The BOAT stood out for multiple reasons—including its proximity, brightness, and incredible duration. These characteristics make it not only the brightest but also one of the longest-lasting gamma-ray bursts we’ve ever detected.

Why the BOAT Gamma-Ray Burst is Puzzling

Scientists quickly realized that BOAT defied explanation in many ways:

It measured more than 70 times stronger than any previously detected gamma-ray burst.
The burst originated in the Sagitta constellation, just 2 billion light-years from Earth—closer and brighter than comparable events. For context, gamma-ray bursts typically come from much farther away, making this event exceedingly rare.
Unexpectedly, the supernova that followed wasn’t as spectacular as expected—it was relatively ordinary despite the unprecedented burst of gamma rays.

So, what caused this immense flash? Early hypotheses suggested that the event’s energy might have appeared exaggerated due to Earth’s alignment with the gamma-ray beam, much like a flashlight that appears brighter when focused directly in your eyes. However, other mysteries surfaced as well, raising important questions about black holes, dark matter, and stellar physics that transcend this single event.

BOAT’s Impact on Earth’s Atmosphere

Interestingly, BOAT didn’t just impact space—it reached Earth in measurable ways. The burst momentarily disrupted our planet’s ionosphere, an atmospheric layer teeming with charged particles. Its impact was on par with a major solar flare, temporarily reshaping the ionosphere in a way that hadn’t been seen with any other burst. If this kind of energy can alter the atmosphere from over two billion light-years away, the question of what closer gamma-ray bursts could do becomes terrifyingly plausible.

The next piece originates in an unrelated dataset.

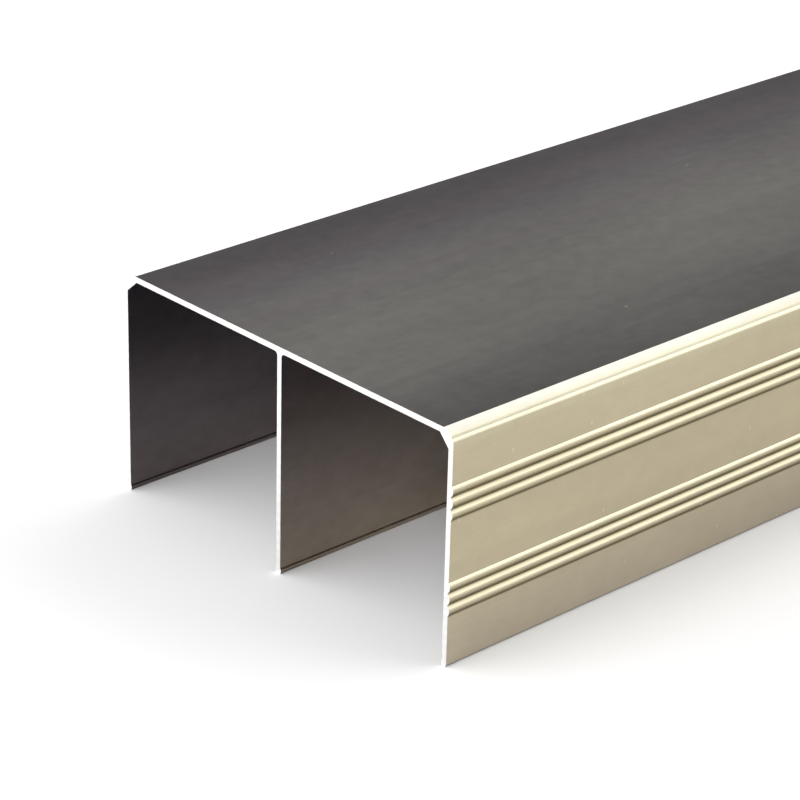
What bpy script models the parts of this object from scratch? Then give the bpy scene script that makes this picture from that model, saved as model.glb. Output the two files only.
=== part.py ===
"""Double top track: one length of extruded aluminium with two open channels side by side.

The section is a flat top plate with three flanges standing down from it, so that two equal
channels open downwards. The right-hand flange is the fascia: it carries two bands of rounded
ribs, and above them a quarter round, a fine groove and a bevel lead up to the top plate.

Frame: X across the section with the fascia at +X, Y along the length, Z up. The origin is
midway between the outer flanges and midway along the length, level with the feet of the flanges.
"""
import math

import bpy
import bmesh
from mathutils import Matrix

for stray in list(bpy.data.objects):
    bpy.data.objects.remove(stray, do_unlink=True)

MM = 0.001

# Overall size
LENGTH = 1000.0 * MM
WIDTH = 80.0 * MM
HEIGHT = 40.5 * MM

# Walls
TOP_WALL = 1.0 * MM
FLANGE_WALL = 1.0 * MM
WEB_FILLET = 0.7 * MM

# Back corner, where the bevel keeps the wall even
BACK_BEVEL_WIDTH = 3.1 * MM
BACK_BEVEL_DROP = 2.7 * MM

# Front corner, from the top plate down to the fascia
FRONT_BEVEL_WIDTH = 2.2 * MM
FRONT_BEVEL_DROP = 0.8 * MM
FRONT_BEVEL_SET_BACK = 0.25 * MM
GROOVE_WIDTH = 0.4 * MM
GROOVE_DEPTH = 0.25 * MM
QUARTER_ROUND = 0.95 * MM
QUARTER_ROUND_SET_BACK = 0.45 * MM
INNER_CHAMFER_WIDTH = 2.0 * MM
INNER_CHAMFER_DROP = 2.2 * MM

# Ribs on the fascia: two bands, each measured to its top edge from the feet
RIBS_IN_BAND = 3
RIB_PITCH = 2.05 * MM
RIB_PROUD = 0.3 * MM
CREASE_DEPTH = 0.2 * MM
UPPER_BAND_TOP = 31.3 * MM
LOWER_BAND_TOP = 14.8 * MM

# Feet of the flanges
FOOT_BEAD_HEIGHT = 1.0 * MM
FOOT_BEAD_PROUD = 0.2 * MM
FOOT_EDGE = 0.3 * MM

RIB_STEPS = 12
ROUND_STEPS = 8
SMOOTH_BELOW = math.radians(28.0)

# Stands a flat XY outline up in XZ, so that its thickness runs along Y
UPRIGHT = Matrix(((1, 0, 0, 0), (0, 0, -1, 0), (0, 1, 0, 0), (0, 0, 0, 1)))


def arc(centre, radius, start, end, steps):
    """Points along an arc of the section, both ends included; angles in radians."""
    cx, cz = centre
    return [
        (cx + radius * math.cos(start + (end - start) * i / steps),
         cz + radius * math.sin(start + (end - start) * i / steps))
        for i in range(steps + 1)
    ]


def bead(face, z_from, z_to, proud, side, steps):
    """A rounded bead on an upright face, from z_from to z_to; side is +1 where it stands to +X."""
    half = abs(z_to - z_from) / 2
    radius = (half * half + proud * proud) / (2 * proud)
    lean = math.asin(half / radius)
    turn = lean if z_to > z_from else -lean
    points = arc((0.0, 0.0), radius, -turn, turn, steps)
    inset = radius - proud
    middle = (z_from + z_to) / 2
    return [(face + side * (x - inset), middle + z) for x, z in points]


def ribs(face, band_top):
    """One band of round ribs, from its foot up; the creases between them are cut into the face."""
    half = RIB_PITCH / 2
    rise = RIB_PROUD + CREASE_DEPTH
    radius = (half * half + rise * rise) / (2 * rise)
    to_crease = math.asin(half / radius)
    to_face = math.acos(1 - RIB_PROUD / radius)
    line = []
    for rib in reversed(range(RIBS_IN_BAND)):
        middle = band_top - radius * math.sin(to_face) - rib * RIB_PITCH
        low = to_face if rib == RIBS_IN_BAND - 1 else to_crease
        high = to_face if rib == 0 else to_crease
        points = arc((face + RIB_PROUD - radius, middle), radius, -low, high, RIB_STEPS)
        line += points if not line else points[1:]
    return line


def fascia():
    """The outer face of the front flange, from its foot up to the top plate."""
    face = WIDTH / 2
    line = [(face - FOOT_EDGE, 0.0), (face, FOOT_EDGE)]
    line += ribs(face, LOWER_BAND_TOP) + ribs(face, UPPER_BAND_TOP)
    bevel_foot = HEIGHT - FRONT_BEVEL_DROP
    groove_foot = bevel_foot - GROOVE_WIDTH
    lip = face - FRONT_BEVEL_SET_BACK
    # The round leaves the fascia upright and leans back until it reaches the groove.
    lean = math.acos(1 - QUARTER_ROUND_SET_BACK / QUARTER_ROUND)
    centre_z = groove_foot - QUARTER_ROUND * math.sin(lean)
    line += arc((face - QUARTER_ROUND, centre_z), QUARTER_ROUND, 0.0, lean, ROUND_STEPS)
    line += [
        (lip - GROOVE_DEPTH, (bevel_foot + groove_foot) / 2),
        (lip, bevel_foot),
        (face - FRONT_BEVEL_WIDTH, HEIGHT),
    ]
    return line


def back():
    """The back corner and the plain back flange, from the top plate down to the foot."""
    face = -WIDTH / 2
    return [
        (face + BACK_BEVEL_WIDTH, HEIGHT),
        (face, HEIGHT - BACK_BEVEL_DROP),
        (face, FOOT_EDGE),
        (face + FOOT_EDGE, 0.0),
    ]


def back_channel():
    """The inside of the back channel: up the back flange, across, and down the web."""
    wall = -WIDTH / 2 + FLANGE_WALL
    web = -FLANGE_WALL / 2
    ceiling = HEIGHT - TOP_WALL
    slope = math.atan2(BACK_BEVEL_DROP, BACK_BEVEL_WIDTH)
    # The inner bevel runs parallel to the outer one, one wall further in.
    inner_x = -WIDTH / 2 + BACK_BEVEL_WIDTH + TOP_WALL * math.tan(slope / 2)
    inner_z = HEIGHT - BACK_BEVEL_DROP - FLANGE_WALL * (1 - math.sin(slope)) / math.cos(slope)
    line = bead(wall, 0.0, FOOT_BEAD_HEIGHT, FOOT_BEAD_PROUD, 1, ROUND_STEPS)
    line += [(wall, inner_z), (inner_x, ceiling)]
    line += arc((web - WEB_FILLET, ceiling - WEB_FILLET), WEB_FILLET, math.pi / 2, 0.0, ROUND_STEPS)
    line += bead(web, FOOT_BEAD_HEIGHT, 0.0, FOOT_BEAD_PROUD, -1, ROUND_STEPS)
    return line


def front_channel():
    """The inside of the front channel: up the web, across, and down behind the fascia."""
    web = FLANGE_WALL / 2
    wall = WIDTH / 2 - FLANGE_WALL
    ceiling = HEIGHT - TOP_WALL
    line = bead(web, 0.0, FOOT_BEAD_HEIGHT, FOOT_BEAD_PROUD, 1, ROUND_STEPS)
    line += arc((web + WEB_FILLET, ceiling - WEB_FILLET), WEB_FILLET, math.pi, math.pi / 2, ROUND_STEPS)
    line += [(wall - INNER_CHAMFER_WIDTH, ceiling), (wall, ceiling - INNER_CHAMFER_DROP)]
    line += bead(wall, FOOT_BEAD_HEIGHT, 0.0, FOOT_BEAD_PROUD, -1, ROUND_STEPS)
    return line


def collection(name):
    made = bpy.data.collections.new(name)
    bpy.context.scene.collection.children.link(made)
    return made


def extrude(name, outline, length, home):
    """A solid bar: the closed outline lies in XZ and runs along Y, half the length each way."""
    curve = bpy.data.curves.new(name + "_outline", "CURVE")
    curve.dimensions = "2D"
    curve.fill_mode = "BOTH"
    curve.extrude = length / 2
    spline = curve.splines.new("POLY")
    spline.points.add(len(outline) - 1)
    for point, (x, z) in zip(spline.points, outline):
        point.co = (x, z, 0.0, 1.0)
    spline.use_cyclic_u = True
    flat = bpy.data.objects.new(name + "_outline", curve)
    home.objects.link(flat)

    graph = bpy.context.evaluated_depsgraph_get()
    mesh = bpy.data.meshes.new_from_object(flat.evaluated_get(graph))
    mesh.name = name
    mesh.transform(UPRIGHT)
    shape = bmesh.new()
    shape.from_mesh(mesh)
    bmesh.ops.remove_doubles(shape, verts=shape.verts, dist=0.000002)
    bmesh.ops.recalc_face_normals(shape, faces=shape.faces)
    shape.to_mesh(mesh)
    shape.free()
    solid = bpy.data.objects.new(name, mesh)
    home.objects.link(solid)
    bpy.data.objects.remove(flat, do_unlink=True)
    mesh.shade_smooth()
    mesh.set_sharp_from_angle(angle=SMOOTH_BELOW)
    return solid


def anodised(name, colour, roughness, metallic):
    made = bpy.data.materials.new(name)
    made.use_nodes = True
    shader = made.node_tree.nodes["Principled BSDF"]
    shader.inputs["Base Color"].default_value = (*colour, 1.0)
    shader.inputs["Roughness"].default_value = roughness
    shader.inputs["Metallic"].default_value = metallic
    return made


home = collection("double top track")
section = fascia() + back() + back_channel() + front_channel()
track = extrude("double_track_profile", section, LENGTH, home)
track.data.materials.append(anodised("champagne anodised aluminium", (0.56, 0.51, 0.40), 0.34, 0.9))
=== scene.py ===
"""Looks of the double top track: camera, floor, studio light and the finish of the aluminium, with
painted shade, reflection and highlights in its colour.
"""
import math

import bpy
from mathutils import Matrix, Vector


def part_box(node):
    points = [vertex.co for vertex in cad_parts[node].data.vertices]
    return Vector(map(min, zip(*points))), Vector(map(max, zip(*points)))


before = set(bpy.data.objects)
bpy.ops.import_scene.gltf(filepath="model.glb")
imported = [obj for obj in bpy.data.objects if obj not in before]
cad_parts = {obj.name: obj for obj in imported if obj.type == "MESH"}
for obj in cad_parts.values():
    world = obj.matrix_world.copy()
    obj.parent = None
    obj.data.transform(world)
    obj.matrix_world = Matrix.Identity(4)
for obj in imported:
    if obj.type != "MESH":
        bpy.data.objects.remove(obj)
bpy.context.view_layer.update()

MM = 0.001
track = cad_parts["double_track_profile"]
low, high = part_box("double_track_profile")

# Camera: in front of the cut end and to the right of the fascia, looking down along the track
LENS = 134.576
SENSOR = 36.0
EYE = Vector((326.95, -780.0, 234.22)) * MM
HEADING = math.radians(46.865)
TILT = math.radians(64.792)
ROLL = math.radians(1.463)

# Floor: matt paper, with a little light of its own where it is seen straight or in the metal
FLOOR_HALF = 20.0
FLOOR_COLOUR = (0.90, 0.90, 0.90)
FLOOR_LIFT = 0.06

# Studio light, all of it in the world: a pale room with soft windows in it. Angles are in degrees,
# and azimuth runs from along the track (+Y) round to its right (+X). A window is (azimuths,
# heights, edge, strength)
ROOM = 0.25
WINDOWS = (
    ((-174.0, -6.0), (62.0, 120.0), 12.0, 1.8),
    ((8.0, 64.0), (-30.0, 46.0), 12.0, 2.25),
    ((-30.0, 8.0), (34.0, 60.0), 12.0, 2.0),
    ((-110.0, -25.0), (0.0, 60.0), 20.0, 0.16),
    ((130.0, 260.0), (-5.0, 50.0), 16.0, 2.4),
)

# Which finish a face has: by its place across the track, and by the part of its normal that
# points across, along or up
FASCIA_FROM = high.x - 2.51 * MM
BACK_FACE_TO = low.x + 3.11 * MM
FACES_OUT = 0.05
FACES_ALONG = 0.9
FACES_UP = 0.9

# How far a face leans back to look up, from where its tone starts to change to its full tone
LEAN_FROM = 0.05
LEAN_TO = 0.6

# The champagne finish of the outer faces, with painted contact shade as a dark edge along the foot
CHAMPAGNE = (0.488, 0.429, 0.302)
CHAMPAGNE_AT_FOOT = (0.500, 0.442, 0.345)
FOOT_UP_TO = 16.0 * MM
FOOT_EDGE_FROM = 0.15 * MM
FOOT_EDGE_TO = 0.45 * MM
FOOT_EDGE_SHADE = 0.15

# Painted highlight: a paler tone on the faces that lean back, which grows paler still where the
# bevel nears the plate, and reaches a little way down the fascia
LIP_HIGHLIGHT = (0.595, 0.56, 0.41)
LIP_HIGHLIGHT_AT_PLATE = (0.63, 0.615, 0.55)
LIP_PALE_TO = high.x - 1.7 * MM
LIP_FULL_FROM = high.x - 0.4 * MM
GROOVE_FROM = high.z - 1.28 * MM
LIP_HIGHLIGHT_FADES_FROM = high.z - 3.5 * MM
LIP_HIGHLIGHT_FADE = 0.45

# The ribs get painted shade on their undersides and beside the creases between them. Both are
# given in rib pitches up from a crease, and each crease is found from the one below the top rib
BAND_TOPS = (14.8 * MM, 31.3 * MM)
BAND_HEIGHT = 5.76 * MM
TOP_RIB_HEIGHT = 1.856 * MM
RIB_PITCH = 2.05 * MM
UNDERSIDE_SHADE = (0.23, 0.20, 0.118)
UNDERSIDE_FROM = 0.18
UNDERSIDE_TO = 0.62
CREASE_SIDE_FROM = 0.76
CREASE_SIDE_SHADE = 0.9
TOP_RIB_SHADED_TO = 0.7
BELOW_BAND = 0.35 * MM
BELOW_BAND_SHADE = 0.85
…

More amazingly, data from observatories like the Large High Altitude Air Shower Observatory in China captured unprecedented details of the burst’s photons and their trajectories. These photons managed to traverse space for billions of years before affecting Earth—leading some researchers to consider the existence of axions, hypothetical particles that could interact with dark matter and potentially be involved in the burst’s extreme energy levels.

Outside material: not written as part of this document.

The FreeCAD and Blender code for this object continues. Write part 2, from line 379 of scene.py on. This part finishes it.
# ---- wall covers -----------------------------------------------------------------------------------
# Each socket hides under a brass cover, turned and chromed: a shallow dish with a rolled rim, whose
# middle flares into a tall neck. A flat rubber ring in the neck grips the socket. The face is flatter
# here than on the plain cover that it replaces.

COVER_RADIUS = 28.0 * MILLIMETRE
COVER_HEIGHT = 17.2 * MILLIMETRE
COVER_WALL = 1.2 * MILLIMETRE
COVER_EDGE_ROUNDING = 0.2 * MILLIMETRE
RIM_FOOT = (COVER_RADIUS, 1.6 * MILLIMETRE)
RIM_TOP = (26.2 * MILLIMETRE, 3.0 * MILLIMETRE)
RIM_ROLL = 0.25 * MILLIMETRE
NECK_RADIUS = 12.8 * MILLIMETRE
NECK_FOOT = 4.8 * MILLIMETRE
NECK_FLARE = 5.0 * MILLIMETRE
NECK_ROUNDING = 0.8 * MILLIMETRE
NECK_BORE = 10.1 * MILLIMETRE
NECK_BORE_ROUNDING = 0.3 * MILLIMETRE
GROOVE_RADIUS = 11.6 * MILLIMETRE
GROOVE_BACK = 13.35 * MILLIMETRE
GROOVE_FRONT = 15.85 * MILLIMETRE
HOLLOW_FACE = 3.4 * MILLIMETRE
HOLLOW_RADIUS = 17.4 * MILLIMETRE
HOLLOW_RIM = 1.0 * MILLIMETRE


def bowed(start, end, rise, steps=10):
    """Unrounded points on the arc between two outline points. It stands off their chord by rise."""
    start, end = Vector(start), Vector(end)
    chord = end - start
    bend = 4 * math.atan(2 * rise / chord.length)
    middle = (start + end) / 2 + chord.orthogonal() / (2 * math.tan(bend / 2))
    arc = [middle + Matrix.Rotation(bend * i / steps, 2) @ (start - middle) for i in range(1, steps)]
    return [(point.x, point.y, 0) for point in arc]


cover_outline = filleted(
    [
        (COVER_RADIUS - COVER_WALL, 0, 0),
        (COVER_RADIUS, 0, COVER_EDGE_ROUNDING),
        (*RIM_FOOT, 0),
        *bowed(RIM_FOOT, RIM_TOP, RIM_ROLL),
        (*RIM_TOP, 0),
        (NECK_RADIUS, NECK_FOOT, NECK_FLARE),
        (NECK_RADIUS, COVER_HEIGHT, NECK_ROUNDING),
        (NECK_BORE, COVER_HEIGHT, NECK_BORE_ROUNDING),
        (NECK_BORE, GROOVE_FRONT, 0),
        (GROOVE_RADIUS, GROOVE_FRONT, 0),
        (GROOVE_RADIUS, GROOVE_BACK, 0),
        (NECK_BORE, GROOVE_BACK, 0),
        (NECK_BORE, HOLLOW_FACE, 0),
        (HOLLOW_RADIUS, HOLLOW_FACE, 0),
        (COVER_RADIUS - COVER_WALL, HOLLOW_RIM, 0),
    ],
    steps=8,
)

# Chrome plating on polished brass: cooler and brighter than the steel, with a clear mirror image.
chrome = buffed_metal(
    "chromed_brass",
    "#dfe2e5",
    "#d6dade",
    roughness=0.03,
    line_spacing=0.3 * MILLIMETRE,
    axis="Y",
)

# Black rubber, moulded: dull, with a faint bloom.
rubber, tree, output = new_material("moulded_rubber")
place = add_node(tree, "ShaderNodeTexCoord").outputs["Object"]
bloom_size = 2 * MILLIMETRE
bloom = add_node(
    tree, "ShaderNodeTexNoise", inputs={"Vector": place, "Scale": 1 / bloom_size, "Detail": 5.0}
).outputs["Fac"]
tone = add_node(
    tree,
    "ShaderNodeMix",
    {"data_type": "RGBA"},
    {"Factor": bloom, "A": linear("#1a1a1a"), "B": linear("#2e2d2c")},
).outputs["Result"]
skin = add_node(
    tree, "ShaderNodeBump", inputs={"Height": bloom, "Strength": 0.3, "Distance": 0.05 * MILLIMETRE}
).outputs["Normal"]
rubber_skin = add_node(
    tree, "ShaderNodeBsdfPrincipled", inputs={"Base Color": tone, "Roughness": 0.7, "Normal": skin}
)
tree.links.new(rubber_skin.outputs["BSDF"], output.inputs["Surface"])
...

The BOAT’s Role in Heavy Element Formation

Besides its sheer brightness and impact on Earth, BOAT reintroduced important questions about where heavy elements like gold, silver, and platinum come from. Stars are responsible for fusing atomic elements up to iron during their lifespans, known as stellar nucleosynthesis. However, elements heavier than iron, such as gold, require a different kind of cosmic event.

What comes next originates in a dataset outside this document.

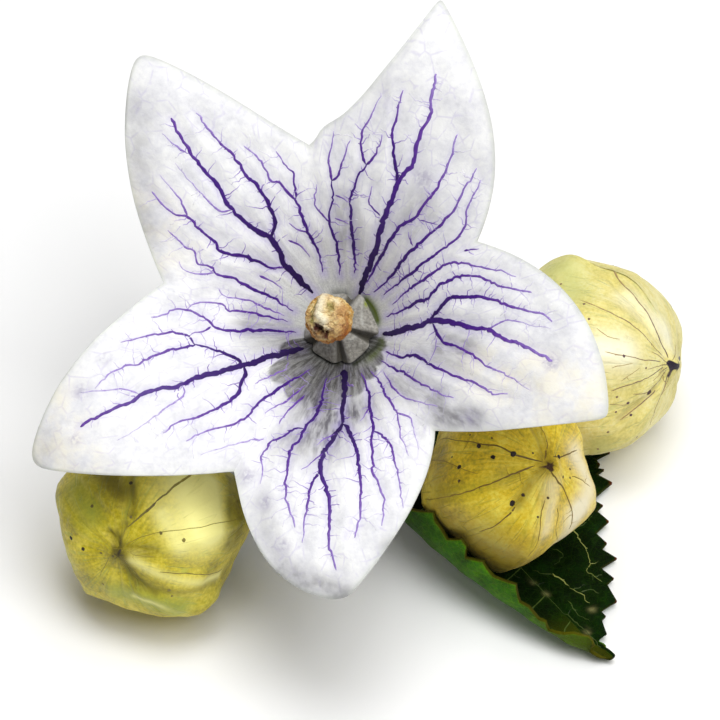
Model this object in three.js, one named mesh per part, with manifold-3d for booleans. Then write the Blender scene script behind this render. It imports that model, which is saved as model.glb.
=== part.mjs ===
// A cut flowering tip of a dwarf white balloon flower: one open bloom, three
// closed balloon buds and one toothed leaf on a short stem, laid on a table.
// Millimetres, +Z up. The table is at Z = 0, and the finished group has its
// origin below the middle of its footprint.

import * as THREE from 'three';
import { mergeVertices } from 'three/addons/utils/BufferGeometryUtils.js';
import Module from 'manifold-3d';

// The bowl of the open bloom, in its own frame: origin at the bottom of the
// bowl, +Z along the flower's axis, angles round that axis.
const bowlDepth = 15;
const bowlSpread = 9;
const throatRound = 3;
const throatRadius = 3.2;
const petalThickness = 0.7;

// How far the petals leave the plain bowl: down in the folds below the
// notches, which deepen up to foldLimit times the notch's reach, and down at
// the tips, from the share recurveFrom of the lobe's reach on.
const sinusDrop = 1.1;
const foldLimit = 1.2;
const throatFold = 13;
const tipRecurve = 1.3;
const recurveFrom = 0.72;

// The five lobes, counted round the axis. Each has its tip, the notch after
// it, and how far its two edges bulge out, near the notch and near the tip.
const lobes = [
  { tipAngle: -20.4, reach: 24.4, blunt: 0.4, before: [0.3, 0.2], after: [1.7, 1.9],
    notchAngle: 25.6, notchReach: 13.6 },
  { tipAngle: 68.0, reach: 26.1, blunt: 0.2, before: [2.0, 1.0], after: [-0.5, -0.4],
    notchAngle: 95.7, notchReach: 14.1 },
  { tipAngle: 125.2, reach: 25.8, blunt: 0.5, before: [0.0, 0.3], after: [0.8, 0.9],
    notchAngle: 167.2, notchReach: 13.7 },
  { tipAngle: 206.5, reach: 25.5, blunt: 0.6, before: [0.7, 1.0], after: [0.3, 0.4],
    notchAngle: 239.0, notchReach: 14.5 },
  { tipAngle: 273.5, reach: 22.9, blunt: 0.8, before: [0.8, 1.5], after: [1.0, 0.6],
    notchAngle: 313.3, notchReach: 12.8 },
];
const edgeSteps = 6;
const petalRings = [0.12, 0.25, 0.38, 0.52, 0.66, 0.8, 0.91, 1];

// The dome of five swollen filament bases, and the style with its knob.
const domeRadius = 2.7;
const domeTop = 4.0;
const domeGap = 0.45;
const domeRim = 0.3;
const grooveDepth = 0.1;
const grooveSharpness = 40;
const columnRadius = 0.75;
const knobRadius = 2.1;
const knobHeight = 8.1;
const knobDent = 0.13;

// The calyx under a bloom or bud: a green cone with five sepals.
const pieceGap = 0.36;
const calyxTopRadius = 2.4;
const calyxStalkRadius = 1.1;
const sepalThickness = 0.7;
const sepalNotch = 0.6;
const sepalPointedness = 1.6;
const bloomSepalReach = 7.5;
const budSepalReach = 5.6;

// Where the bloom and the buds sit. A bud is placed by the middle of its
// widest ring, and its axis points from its stalk to its tip.
const bloomPlace = { centre: [-1.29, -12.27, 18.36], axis: [-0.153, -0.543, 0.826], calyx: 3.6 };
const buds = {
  bud_left: { centre: [-16.9, -24.2, 7.55], axis: [-0.377, -0.796, 0.474],
    radius: 8.1, rise: 7.0, depth: 7.2, calyx: 3.0, turn: 12, color: 0xb9bb4e },
  bud_low: { centre: [12.2, -20.9, 9.2], axis: [0.471, -0.391, 0.791],
    radius: 7.6, rise: 6.8, depth: 5.6, calyx: 1.8, turn: -18, color: 0xcfc062 },
  bud_right: { centre: [19.9, -6.6, 8.5], axis: [0.907, -0.347, 0.24],
    radius: 9.0, rise: 7.4, depth: 7.2, calyx: 3.0, turn: 20, color: 0xd9d27e },
};
const budSquareness = 0.86;
const budCorner = 0.12;
const cornerSharpness = 1.3;
const budNipple = 0.7;
const nippleRadius = 1.1;
const budColumns = 40;
const budTilts = [7, 15, 25, 37, 50, 64, 78, 92, 106, 120, 134, 148, 160, 170];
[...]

The most accepted source of these heavy elements is through the collision of neutron stars, which emits a neutron-rich environment where new heavy elements form through a process called r-process nucleosynthesis. However, such collisions are infrequent, and shouldn’t account for the total amount of gold and other heavy metals found across our galaxy. This raised hopes that gamma-ray bursts like BOAT could offer another source for these elements.

However, much to the researchers’ surprise, BOAT showed no trace of heavy elements forming in the wake of its burst. This is a troubling result, challenging the widespread belief that collapsars—exploding stars like the BOAT—could also produce gold under certain conditions. Simulating this event’s galaxy suggested its composition had unusually low metallicity, which might explain the lack of elements, but the exact answer is still elusive.

Ultimately, the study of BOAT may force us to rethink how heavy elements are dispersed throughout the cosmos. It could also lead to yet undiscovered processes fueling the formation of essential building blocks in the universe.

Pushing the Boundaries of the Standard Model

BOAT is more than just a cosmic anomaly that scientists can study—it might pave the way to revising the fundamental models we use to understand the universe. As mentioned in my previous article on String Theory, physics is constantly evolving, and findings like these help push the boundaries of traditional theories like the Standard Model. Whether we’re exploring rare new particles or changes in elemental nucleosynthesis, future research in fields like gamma-ray astronomy offers the potential to revolutionize our understanding of the universe, much the same way quantum field theory and number theory do in the realms of abstract mathematics.

This is only the beginning of our journey into deciphering cosmic bursts like BOAT, and we’ll likely see much more research into these astronomical events in the coming years. Stay curious—if this event tells us anything, it’s that there’s still plenty for us to learn about our cosmic neighborhood.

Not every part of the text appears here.